>> START

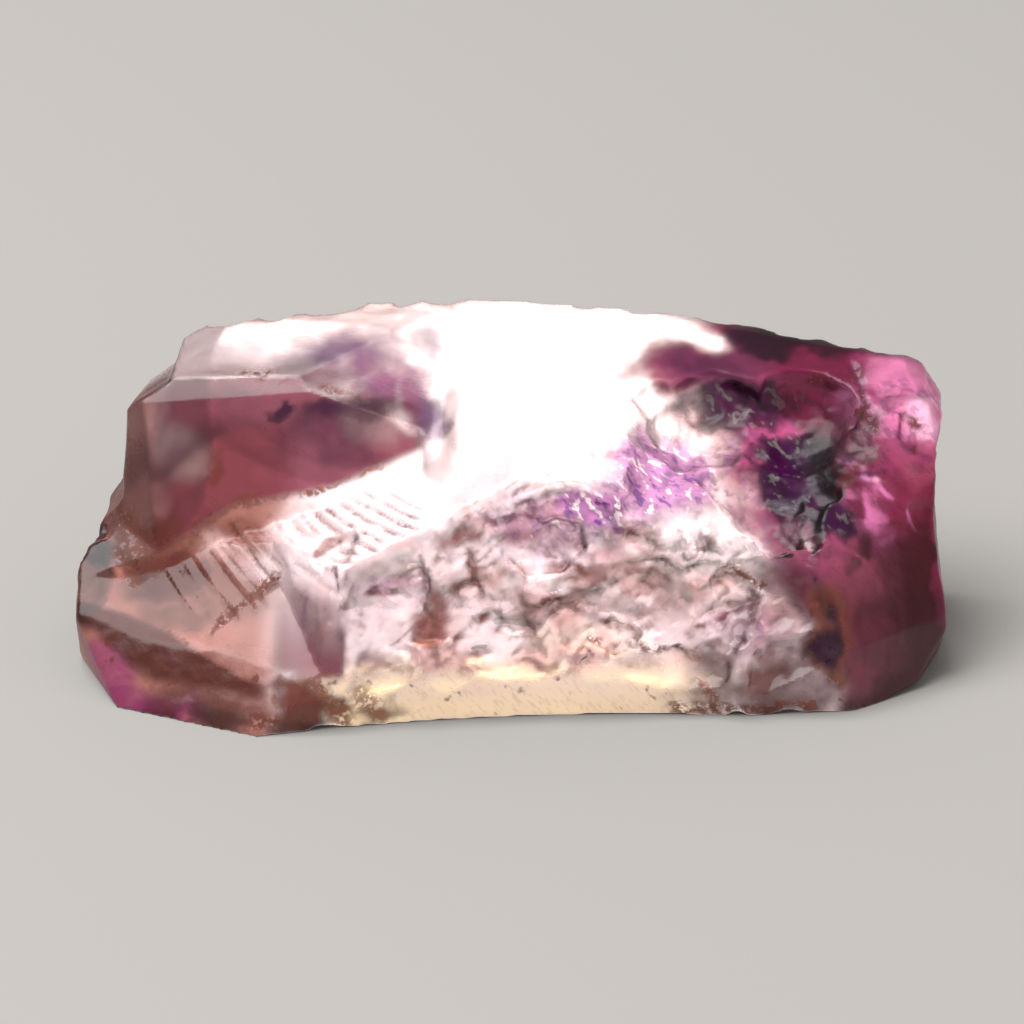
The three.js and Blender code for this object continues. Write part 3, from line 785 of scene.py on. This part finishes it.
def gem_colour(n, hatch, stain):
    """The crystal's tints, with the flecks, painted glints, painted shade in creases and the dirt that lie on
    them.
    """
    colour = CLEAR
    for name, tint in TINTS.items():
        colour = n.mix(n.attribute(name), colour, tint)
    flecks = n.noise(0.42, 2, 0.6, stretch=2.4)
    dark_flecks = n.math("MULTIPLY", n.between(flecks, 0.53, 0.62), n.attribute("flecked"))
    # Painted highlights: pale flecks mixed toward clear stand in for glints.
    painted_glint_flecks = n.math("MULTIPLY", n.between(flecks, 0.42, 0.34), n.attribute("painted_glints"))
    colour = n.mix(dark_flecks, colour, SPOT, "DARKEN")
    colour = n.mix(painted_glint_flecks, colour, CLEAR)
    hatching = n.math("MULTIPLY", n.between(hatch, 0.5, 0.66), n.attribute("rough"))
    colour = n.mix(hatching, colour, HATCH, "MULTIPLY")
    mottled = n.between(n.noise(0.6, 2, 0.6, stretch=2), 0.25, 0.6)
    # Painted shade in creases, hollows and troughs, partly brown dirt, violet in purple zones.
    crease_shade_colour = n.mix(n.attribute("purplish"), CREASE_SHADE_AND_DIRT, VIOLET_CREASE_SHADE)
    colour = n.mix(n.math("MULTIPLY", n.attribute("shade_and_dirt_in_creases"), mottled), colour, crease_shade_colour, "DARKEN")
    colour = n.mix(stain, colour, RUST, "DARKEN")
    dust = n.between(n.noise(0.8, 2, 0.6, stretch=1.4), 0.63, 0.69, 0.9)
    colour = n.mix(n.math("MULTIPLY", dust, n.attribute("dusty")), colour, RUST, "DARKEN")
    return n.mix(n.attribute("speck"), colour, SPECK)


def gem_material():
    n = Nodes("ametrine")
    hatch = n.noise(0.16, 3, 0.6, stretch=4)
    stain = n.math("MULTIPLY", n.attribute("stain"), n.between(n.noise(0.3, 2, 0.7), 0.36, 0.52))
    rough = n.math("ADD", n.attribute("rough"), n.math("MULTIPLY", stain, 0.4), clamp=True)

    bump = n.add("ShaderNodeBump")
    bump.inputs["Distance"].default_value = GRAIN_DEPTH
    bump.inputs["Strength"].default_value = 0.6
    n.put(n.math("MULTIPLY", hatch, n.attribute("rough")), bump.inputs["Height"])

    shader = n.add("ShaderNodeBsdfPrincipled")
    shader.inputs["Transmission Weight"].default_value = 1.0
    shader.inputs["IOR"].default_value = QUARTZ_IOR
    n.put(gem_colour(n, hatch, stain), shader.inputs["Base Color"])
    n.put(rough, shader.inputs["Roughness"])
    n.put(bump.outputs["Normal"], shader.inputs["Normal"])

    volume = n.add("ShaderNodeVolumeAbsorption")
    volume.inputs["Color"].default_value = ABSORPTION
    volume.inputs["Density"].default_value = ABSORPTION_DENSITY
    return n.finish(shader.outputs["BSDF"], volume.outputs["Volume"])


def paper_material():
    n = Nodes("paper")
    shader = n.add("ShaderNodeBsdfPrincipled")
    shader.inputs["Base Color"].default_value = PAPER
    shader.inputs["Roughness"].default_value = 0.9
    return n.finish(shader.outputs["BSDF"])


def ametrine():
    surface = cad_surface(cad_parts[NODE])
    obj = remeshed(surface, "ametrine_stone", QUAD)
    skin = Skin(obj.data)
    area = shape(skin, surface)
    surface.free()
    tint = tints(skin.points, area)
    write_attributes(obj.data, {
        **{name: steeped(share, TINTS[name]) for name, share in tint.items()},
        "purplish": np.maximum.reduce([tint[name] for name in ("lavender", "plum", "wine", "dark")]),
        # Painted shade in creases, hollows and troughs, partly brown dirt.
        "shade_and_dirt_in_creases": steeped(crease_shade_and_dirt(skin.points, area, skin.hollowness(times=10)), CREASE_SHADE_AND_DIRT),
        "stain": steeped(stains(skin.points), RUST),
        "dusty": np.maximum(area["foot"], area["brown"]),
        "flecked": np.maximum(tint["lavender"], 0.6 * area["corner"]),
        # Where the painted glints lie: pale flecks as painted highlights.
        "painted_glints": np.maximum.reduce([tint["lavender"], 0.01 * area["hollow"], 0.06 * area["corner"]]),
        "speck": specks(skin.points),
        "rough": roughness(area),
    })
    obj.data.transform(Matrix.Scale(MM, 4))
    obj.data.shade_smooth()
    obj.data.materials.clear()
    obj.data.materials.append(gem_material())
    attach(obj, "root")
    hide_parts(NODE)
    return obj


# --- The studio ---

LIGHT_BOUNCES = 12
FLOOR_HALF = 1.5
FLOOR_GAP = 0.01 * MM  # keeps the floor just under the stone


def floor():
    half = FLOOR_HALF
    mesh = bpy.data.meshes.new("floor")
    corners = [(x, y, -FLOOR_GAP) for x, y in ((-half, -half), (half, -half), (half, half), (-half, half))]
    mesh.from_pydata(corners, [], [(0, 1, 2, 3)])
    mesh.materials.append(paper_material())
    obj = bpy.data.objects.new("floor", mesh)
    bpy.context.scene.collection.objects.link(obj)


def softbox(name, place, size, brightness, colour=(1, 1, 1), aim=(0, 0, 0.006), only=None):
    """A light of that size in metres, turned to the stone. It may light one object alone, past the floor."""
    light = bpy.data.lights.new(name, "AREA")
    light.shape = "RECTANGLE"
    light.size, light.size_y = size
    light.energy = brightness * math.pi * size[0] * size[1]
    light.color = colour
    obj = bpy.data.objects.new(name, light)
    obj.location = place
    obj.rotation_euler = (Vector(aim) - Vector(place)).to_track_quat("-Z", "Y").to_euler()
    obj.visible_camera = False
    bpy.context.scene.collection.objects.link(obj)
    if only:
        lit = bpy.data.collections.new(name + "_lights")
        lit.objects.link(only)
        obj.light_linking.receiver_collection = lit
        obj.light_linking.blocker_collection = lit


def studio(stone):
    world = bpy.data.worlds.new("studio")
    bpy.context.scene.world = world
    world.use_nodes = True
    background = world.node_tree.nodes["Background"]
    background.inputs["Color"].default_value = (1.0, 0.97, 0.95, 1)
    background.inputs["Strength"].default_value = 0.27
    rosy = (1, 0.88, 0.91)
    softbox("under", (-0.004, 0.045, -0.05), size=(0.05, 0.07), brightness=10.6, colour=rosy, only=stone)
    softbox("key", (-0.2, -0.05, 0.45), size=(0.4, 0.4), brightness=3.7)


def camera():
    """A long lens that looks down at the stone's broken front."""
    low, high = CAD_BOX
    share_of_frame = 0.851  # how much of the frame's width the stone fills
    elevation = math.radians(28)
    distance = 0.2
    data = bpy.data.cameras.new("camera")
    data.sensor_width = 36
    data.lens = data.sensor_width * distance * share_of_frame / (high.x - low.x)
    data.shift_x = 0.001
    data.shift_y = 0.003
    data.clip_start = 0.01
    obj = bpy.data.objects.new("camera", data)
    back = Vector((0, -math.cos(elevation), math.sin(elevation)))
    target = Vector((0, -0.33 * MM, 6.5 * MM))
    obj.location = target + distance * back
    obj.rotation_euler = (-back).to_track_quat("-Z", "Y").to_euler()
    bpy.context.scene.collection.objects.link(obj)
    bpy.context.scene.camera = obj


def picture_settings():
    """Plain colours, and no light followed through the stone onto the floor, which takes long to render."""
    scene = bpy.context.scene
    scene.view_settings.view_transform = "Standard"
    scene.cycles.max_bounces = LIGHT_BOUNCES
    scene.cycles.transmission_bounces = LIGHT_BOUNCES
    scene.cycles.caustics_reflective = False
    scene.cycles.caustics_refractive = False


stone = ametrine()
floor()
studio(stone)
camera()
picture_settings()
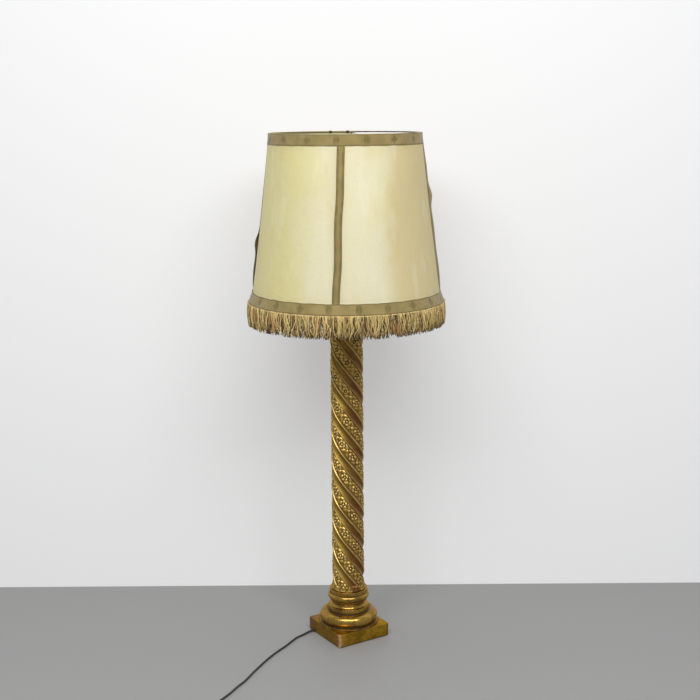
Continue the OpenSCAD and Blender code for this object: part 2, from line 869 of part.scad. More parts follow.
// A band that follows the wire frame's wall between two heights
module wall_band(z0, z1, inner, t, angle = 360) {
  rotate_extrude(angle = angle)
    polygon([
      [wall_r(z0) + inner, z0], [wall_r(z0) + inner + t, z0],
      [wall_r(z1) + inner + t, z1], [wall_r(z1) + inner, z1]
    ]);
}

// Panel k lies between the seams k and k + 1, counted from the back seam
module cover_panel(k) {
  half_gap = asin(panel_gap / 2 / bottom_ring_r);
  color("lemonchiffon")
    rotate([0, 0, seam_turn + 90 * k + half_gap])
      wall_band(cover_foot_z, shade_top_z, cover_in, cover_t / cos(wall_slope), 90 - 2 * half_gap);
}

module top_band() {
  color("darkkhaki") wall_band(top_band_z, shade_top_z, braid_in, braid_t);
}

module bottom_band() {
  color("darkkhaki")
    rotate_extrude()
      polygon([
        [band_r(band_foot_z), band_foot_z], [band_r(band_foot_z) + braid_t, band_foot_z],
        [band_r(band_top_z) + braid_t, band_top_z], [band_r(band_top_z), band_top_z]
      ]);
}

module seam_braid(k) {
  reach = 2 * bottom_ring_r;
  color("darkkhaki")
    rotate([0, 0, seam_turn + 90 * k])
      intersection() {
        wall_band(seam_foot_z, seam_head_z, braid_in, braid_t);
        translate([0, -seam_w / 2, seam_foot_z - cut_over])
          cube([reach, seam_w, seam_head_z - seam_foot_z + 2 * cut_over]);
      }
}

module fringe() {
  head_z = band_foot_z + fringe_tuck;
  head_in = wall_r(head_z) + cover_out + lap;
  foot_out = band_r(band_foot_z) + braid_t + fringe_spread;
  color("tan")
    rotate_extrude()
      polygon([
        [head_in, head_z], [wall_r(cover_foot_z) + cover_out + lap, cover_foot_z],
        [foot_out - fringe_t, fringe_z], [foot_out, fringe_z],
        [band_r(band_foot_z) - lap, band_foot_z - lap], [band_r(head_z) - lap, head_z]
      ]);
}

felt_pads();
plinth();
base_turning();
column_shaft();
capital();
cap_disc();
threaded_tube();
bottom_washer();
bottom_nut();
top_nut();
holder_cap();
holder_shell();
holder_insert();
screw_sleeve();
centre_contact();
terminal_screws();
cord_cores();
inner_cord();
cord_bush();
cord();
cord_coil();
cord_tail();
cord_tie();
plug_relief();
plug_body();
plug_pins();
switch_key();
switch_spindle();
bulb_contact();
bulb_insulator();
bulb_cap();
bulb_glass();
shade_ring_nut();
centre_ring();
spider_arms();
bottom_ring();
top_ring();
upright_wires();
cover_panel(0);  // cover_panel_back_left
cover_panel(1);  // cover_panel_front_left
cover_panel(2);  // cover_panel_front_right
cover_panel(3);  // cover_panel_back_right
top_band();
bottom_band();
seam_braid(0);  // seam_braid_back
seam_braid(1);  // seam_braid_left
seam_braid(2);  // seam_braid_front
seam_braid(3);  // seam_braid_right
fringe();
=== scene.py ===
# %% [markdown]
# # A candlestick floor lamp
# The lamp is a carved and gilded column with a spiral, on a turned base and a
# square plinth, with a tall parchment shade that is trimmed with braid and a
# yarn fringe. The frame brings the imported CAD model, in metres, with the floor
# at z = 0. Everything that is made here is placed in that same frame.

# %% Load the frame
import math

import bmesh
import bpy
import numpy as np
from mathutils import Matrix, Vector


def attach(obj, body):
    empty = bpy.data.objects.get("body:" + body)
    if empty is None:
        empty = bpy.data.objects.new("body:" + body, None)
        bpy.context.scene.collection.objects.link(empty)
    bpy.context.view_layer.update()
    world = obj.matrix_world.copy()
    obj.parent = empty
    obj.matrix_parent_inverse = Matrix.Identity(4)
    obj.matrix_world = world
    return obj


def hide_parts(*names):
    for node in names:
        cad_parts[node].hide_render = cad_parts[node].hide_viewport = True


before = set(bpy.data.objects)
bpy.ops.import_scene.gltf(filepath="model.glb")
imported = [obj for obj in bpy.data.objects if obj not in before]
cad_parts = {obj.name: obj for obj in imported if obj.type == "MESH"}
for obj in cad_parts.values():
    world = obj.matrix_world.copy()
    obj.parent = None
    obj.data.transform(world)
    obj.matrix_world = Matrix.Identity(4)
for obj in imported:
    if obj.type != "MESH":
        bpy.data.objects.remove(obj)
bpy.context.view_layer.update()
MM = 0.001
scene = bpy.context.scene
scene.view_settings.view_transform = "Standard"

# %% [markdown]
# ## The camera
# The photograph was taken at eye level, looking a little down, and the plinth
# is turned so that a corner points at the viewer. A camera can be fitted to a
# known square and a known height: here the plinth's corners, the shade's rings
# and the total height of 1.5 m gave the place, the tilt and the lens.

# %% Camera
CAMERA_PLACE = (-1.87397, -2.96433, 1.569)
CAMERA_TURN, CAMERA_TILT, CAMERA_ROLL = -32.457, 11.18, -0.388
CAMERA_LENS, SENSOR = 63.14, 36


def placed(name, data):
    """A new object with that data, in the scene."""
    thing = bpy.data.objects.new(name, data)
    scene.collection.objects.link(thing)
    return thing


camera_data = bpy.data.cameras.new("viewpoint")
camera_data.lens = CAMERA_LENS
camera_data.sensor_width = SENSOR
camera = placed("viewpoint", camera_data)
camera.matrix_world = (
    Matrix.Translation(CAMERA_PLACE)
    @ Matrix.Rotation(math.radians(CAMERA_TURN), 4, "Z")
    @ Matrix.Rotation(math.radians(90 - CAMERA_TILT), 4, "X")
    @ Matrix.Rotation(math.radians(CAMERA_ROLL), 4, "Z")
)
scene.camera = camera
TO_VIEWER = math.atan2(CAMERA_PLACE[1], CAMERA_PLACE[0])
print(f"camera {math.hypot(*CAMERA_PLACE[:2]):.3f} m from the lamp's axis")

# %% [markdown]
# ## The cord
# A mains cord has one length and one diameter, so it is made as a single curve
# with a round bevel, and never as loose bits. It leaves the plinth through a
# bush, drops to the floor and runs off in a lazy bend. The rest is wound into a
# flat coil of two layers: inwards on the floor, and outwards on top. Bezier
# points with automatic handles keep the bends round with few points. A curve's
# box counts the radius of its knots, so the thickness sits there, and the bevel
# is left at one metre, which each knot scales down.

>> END

Given exercise: Above are some lines. Repeat exactly, and only, those from the line that has "bulb_contact();" through the line that has "# at z = 0. Everything".

Response:
bulb_contact();
bulb_insulator();
bulb_cap();
bulb_glass();
shade_ring_nut();
centre_ring();
spider_arms();
bottom_ring();
top_ring();
upright_wires();
cover_panel(0);  // cover_panel_back_left
cover_panel(1);  // cover_panel_front_left
cover_panel(2);  // cover_panel_front_right
cover_panel(3);  // cover_panel_back_right
top_band();
bottom_band();
seam_braid(0);  // seam_braid_back
seam_braid(1);  // seam_braid_left
seam_braid(2);  // seam_braid_front
seam_braid(3);  // seam_braid_right
fringe();
=== scene.py ===
# %% [markdown]
# # A candlestick floor lamp
# The lamp is a carved and gilded column with a spiral, on a turned base and a
# square plinth, with a tall parchment shade that is trimmed with braid and a
# yarn fringe. The frame brings the imported CAD model, in metres, with the floor
# at z = 0. Everything that is made here is placed in that same frame.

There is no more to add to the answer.